JOB: Pull every line containing "manifold" out of the material below.
* begin MATERIALS PROVIDED *
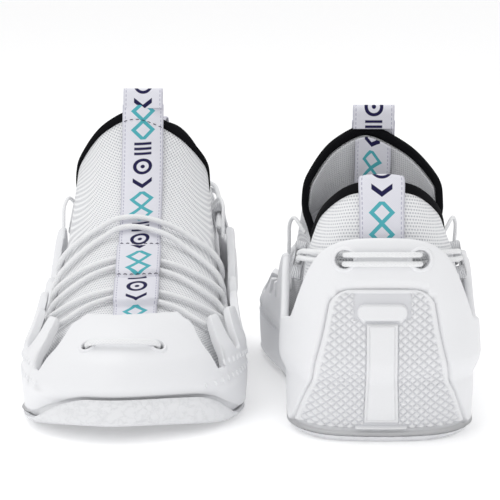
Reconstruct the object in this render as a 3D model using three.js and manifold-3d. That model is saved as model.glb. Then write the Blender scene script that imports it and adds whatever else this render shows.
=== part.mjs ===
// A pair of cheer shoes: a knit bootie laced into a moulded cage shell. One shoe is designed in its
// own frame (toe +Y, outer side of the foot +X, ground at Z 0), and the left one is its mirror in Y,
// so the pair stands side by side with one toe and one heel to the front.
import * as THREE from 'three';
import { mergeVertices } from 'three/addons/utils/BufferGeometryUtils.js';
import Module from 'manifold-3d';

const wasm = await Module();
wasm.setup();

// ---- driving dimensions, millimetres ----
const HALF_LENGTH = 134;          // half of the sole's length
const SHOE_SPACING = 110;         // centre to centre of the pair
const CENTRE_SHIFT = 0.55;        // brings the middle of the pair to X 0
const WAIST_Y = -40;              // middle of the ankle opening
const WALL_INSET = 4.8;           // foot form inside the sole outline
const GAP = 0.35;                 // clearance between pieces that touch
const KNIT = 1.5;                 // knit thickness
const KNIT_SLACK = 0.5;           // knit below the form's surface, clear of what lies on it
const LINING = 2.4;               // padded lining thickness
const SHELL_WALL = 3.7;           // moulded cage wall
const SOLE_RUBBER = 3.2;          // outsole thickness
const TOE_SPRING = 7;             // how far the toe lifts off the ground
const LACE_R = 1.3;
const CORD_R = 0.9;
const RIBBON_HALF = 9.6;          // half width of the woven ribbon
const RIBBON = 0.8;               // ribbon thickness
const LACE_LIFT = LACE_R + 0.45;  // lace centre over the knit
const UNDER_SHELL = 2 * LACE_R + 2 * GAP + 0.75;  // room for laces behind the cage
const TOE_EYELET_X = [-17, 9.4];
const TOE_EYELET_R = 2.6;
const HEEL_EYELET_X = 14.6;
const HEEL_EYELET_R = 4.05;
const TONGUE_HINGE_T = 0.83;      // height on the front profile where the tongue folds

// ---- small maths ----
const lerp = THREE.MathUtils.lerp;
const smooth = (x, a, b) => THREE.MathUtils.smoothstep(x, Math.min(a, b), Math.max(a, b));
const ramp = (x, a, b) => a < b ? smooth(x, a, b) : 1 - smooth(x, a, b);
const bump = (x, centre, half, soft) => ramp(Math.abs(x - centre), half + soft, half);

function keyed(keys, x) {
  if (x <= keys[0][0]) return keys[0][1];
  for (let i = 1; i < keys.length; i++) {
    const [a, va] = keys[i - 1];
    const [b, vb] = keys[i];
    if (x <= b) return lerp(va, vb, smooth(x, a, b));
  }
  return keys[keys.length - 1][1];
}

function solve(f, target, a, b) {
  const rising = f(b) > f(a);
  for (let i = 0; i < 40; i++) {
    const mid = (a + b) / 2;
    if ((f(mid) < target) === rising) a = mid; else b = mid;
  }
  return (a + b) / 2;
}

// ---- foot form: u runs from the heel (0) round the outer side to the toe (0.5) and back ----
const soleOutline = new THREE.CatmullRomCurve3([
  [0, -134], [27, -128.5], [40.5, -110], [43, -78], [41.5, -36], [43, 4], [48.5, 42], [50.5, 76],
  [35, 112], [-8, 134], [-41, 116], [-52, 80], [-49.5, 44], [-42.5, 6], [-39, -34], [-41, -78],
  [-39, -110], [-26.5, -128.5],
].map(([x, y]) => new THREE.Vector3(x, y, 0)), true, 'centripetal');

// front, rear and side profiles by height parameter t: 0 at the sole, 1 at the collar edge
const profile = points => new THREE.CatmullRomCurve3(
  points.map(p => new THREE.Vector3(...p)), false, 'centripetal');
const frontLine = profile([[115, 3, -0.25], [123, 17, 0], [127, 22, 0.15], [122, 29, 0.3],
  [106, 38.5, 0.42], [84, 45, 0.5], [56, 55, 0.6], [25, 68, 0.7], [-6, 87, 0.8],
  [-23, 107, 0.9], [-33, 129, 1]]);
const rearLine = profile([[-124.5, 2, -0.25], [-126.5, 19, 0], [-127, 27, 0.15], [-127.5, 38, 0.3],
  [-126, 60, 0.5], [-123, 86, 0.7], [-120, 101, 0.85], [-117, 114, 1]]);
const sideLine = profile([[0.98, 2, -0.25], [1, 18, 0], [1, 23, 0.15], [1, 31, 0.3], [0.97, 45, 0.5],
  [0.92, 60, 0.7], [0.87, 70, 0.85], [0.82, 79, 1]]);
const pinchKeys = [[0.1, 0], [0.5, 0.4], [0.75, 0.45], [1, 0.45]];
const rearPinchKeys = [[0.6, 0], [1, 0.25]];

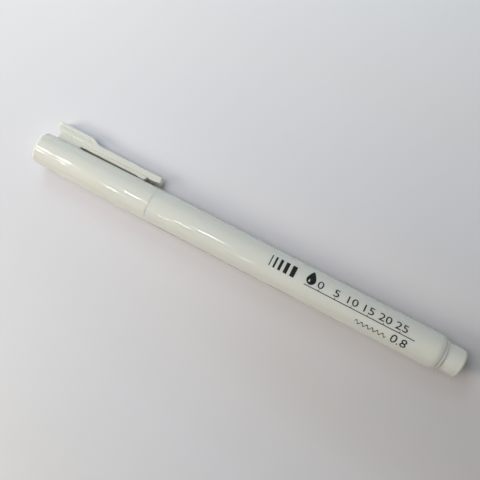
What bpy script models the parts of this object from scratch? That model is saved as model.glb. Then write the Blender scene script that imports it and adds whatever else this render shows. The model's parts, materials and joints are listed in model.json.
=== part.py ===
* end MATERIALS PROVIDED *
RESPONSE BELOW:
Reconstruct the object in this render as a 3D model using three.js and manifold-3d. That model is saved as model.glb. Then write the Blender scene script that imports it and adds whatever else this render shows.
import Module from 'manifold-3d';